In this article, the term data always refers to personal data. This means that individual persons are identifiable with the help of the data, for example via business data.
The transatlantic exchange of data was previously regulated by the so-called "Privacy Shield". But the ECJ has now ruled that this is not sufficient for strict European data protection, as the US surveillance laws cannot adequately and appropriately protect the data of EU citizens.
The basis for the ruling is the GDPR. This prohibits data processing outside the EU if the level of data protection in the EU country is not sufficient. This includes the USA in particular. Through the Privacy Shield, the USA has so far been considered to have a sufficient level of data protection, on the condition that US companies comply with EU law on the basis of this agreement.
This Privacy Shield agreement has now been declared invalid by the ECJ.
Since US authorities in America hold special inspection rights that allow them to access the data of EU citizens without legal protection or a court order, the ECJ concluded that the level of data protection in the US is insufficient.
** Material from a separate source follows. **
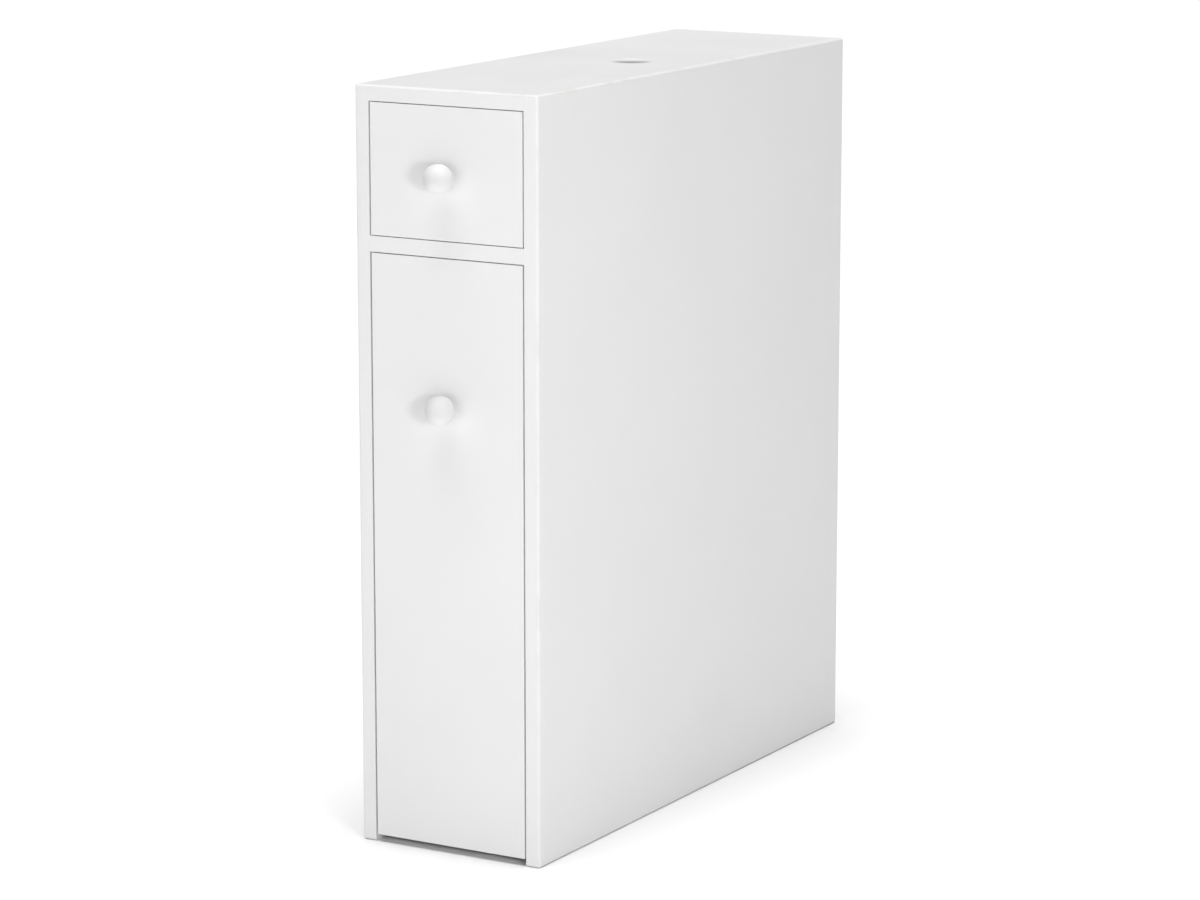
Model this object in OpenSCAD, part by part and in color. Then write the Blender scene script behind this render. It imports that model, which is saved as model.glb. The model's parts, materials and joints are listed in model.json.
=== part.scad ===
// Slim bathroom floor cabinet with a shallow top drawer and a tall pull-out that rolls on the floor.
// X runs left to right, the fronts face -Y and +Z is up. The origin is on the floor, in the middle
// of the whole footprint with the knobs included. Lengths are in millimetres.

/* [Cabinet] */
// Height of the cabinet
cabinet_h = 580; // [540:1:640]
// Width over both side panels
cabinet_w = 158; // [152:1:200]
// Depth of the side panels
cabinet_d = 488; // [420:1:540]
// Thickness of every painted board
board_t = 12; // [12:0.5:14]
// Thickness of the hardboard back panel and drawer bottom
sheet_t = 3; // [2.5:0.5:4]
// How far the back panel sits in from the rear edges
back_inset = 8; // [6:1:12]
// Height of the rail that joins the sides at the rear, on the floor
rail_h = 60; // [50:1:100]

/* [Paper outlet] */
// Diameter of the round hole in the top
outlet_d = 28; // [20:1:50]
// How far the hole sits to the right of the middle
outlet_x = 18; // [-25:1:25]

/* [Drawer] */
// Height of the drawer's opening
drawer_opening_h = 100.5; // [98:0.5:120]
// Gap above and below the drawer front
drawer_gap = 0.6; // [0.5:0.1:2]
// Gap at each side of the drawer front
drawer_front_side_gap = 1.2; // [1:0.1:2]
// Gap between the drawer box and the side panels
drawer_side_gap = 1; // [0.6:0.1:1.5]
// Height of the drawer box
drawer_box_h = 80; // [78:1:90]
// Height of the knob above the lower edge of the drawer front
drawer_knob_h = 47; // [40:0.5:60]

/* [Pull-out] */
// Gap over the pull-out front
pullout_top_gap = 0.7; // [0.5:0.1:2]
// Gap at each side of the pull-out front
pullout_side_gap = 1.4; // [1.2:0.1:2]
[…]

At this stage, there is a legal vacuum, as the ruling leaves companies politically alone. Some options are still linked to existing legal uncertainties and cannot be considered absolutely certain until a more concrete instruction for companies or a renegotiation of data processing between the EU and the US.
If possible, you should switch to EU servers ifUS companies offer this. Amazon Web Services or Microsoft, for example, offer this option.
The safest option at present seems to be not to use any US service providers or to use service providers that work with US subcontractors.
Waiting for the reaction of the EU Commission and data protection authorities is also possible, but with a residual risk. The current political situation suggests that a quick political solution and cooperation from the US is unlikely or at least protracted. In addition, your customers, users or other stakeholders may ask you to stop transferring data to the US.
Since the damage of the ECJ ruling will also be significant for US companies, companies can at least hope for a quick solution. Ideally, this will build pressure on policymakers.
Thus, personal data is processed on the basis of the GDPR. Make's data processing is therefore not affected by the Privacy Shield and meets the requirements of European law.
The storage of personal data also takes place in the EU, on servers in the Czech Republic.
They are also ISO 9001 and ISO 27001 certified, which are DIN standards for quality management and information security management systems.
Make works similarly to Zapier. The automation software supports numerous apps in the cloud, connects them with each other and thus creates seamless, efficient data flows. In terms of price, Make is even ahead in a direct comparison with Zapier: 1000 process steps are available for 0€ without any limitation of apps.
(A detailed comparison of the two cloud process automation tools can be found here).
We have long appreciated Make data protection, but the ECJ's ruling makes it clear how much the European market needs "domestic" software providers that operate according to European law. With the declaration of the privacy shield as ineffective, it becomes clear again how insecure US providers can be in times of tightened data protection. Even if a new regulation of the transatlantic agreement on data processing is concluded in the near future, this may again be declared ineffective, as was the case with the Safe Harbor Agreement in 2015, and pose practical challenges for companies.
This is particularly annoying because companies are currently left completely alone with the ECJ ruling and its effects.
The Privacy Shield has so far regulated the majority of data transfers between the EU and the USA. With the ECJ's decision to declare this passage invalid, software providers from the USA are confronted with new challenges. One of these providers is Zapier.
It is clear from their data protection notices that the automation provider is affected by the ECJ ruling, because Zapier's data protection and the associated data processing have so far taken place on the sole basis of the Privacy Shield. This will no longer be sufficient.
According to current knowledge and the legal situation, we can only advise against continuing to use Zapier as a technical assessment. If you still want to do so, you are exposing yourself to your own risk. We cannot predict what exactly the legal consequences will be for companies working with US providers affected by the ECJ ruling on the Privacy Shield. However, there are indications of this in this article.
Any references to Make data protection only affect the services offered by the Czech software provider. More precisely, this means:
At this point in time, you can be sure that Make operates in compliance with the GDPR and that your data is processed in a legally compliant and secure manner. This does not change after the recent ECJ ruling. The situation is different with the US competition.
In the case of automation using Make , in which you integrate Mailchimp or Instagram, for example, the use of these softwares is still at your own discretion and is associated with risks following the ECJ ruling. The data processing of these third-party providers is not covered by Make's GDPR-compliant data processing. It is not the connected automated apps but the service of Make itself that is subject to European law,
So you should explore for yourself how you want to deal with any US software providers in the future.
At this stage, we advise giving preference to European software providers over US companies such as Zapier. Although it is conceivable that another agreement on EU-US data exchange will be reached, we cannot foresee in any way how the ECJ ruling on the Privacy Shield will play out in the future and whether newer agreements will not be overturned again.
Disclaimer: This article does not constitute legal advice, but an editorial contribution. We are not lawyers and are merely carrying out an IT assessment based on the ECJ ruling and publicly available data. We do not accept any liability for the content or any recommendations for action derived from it.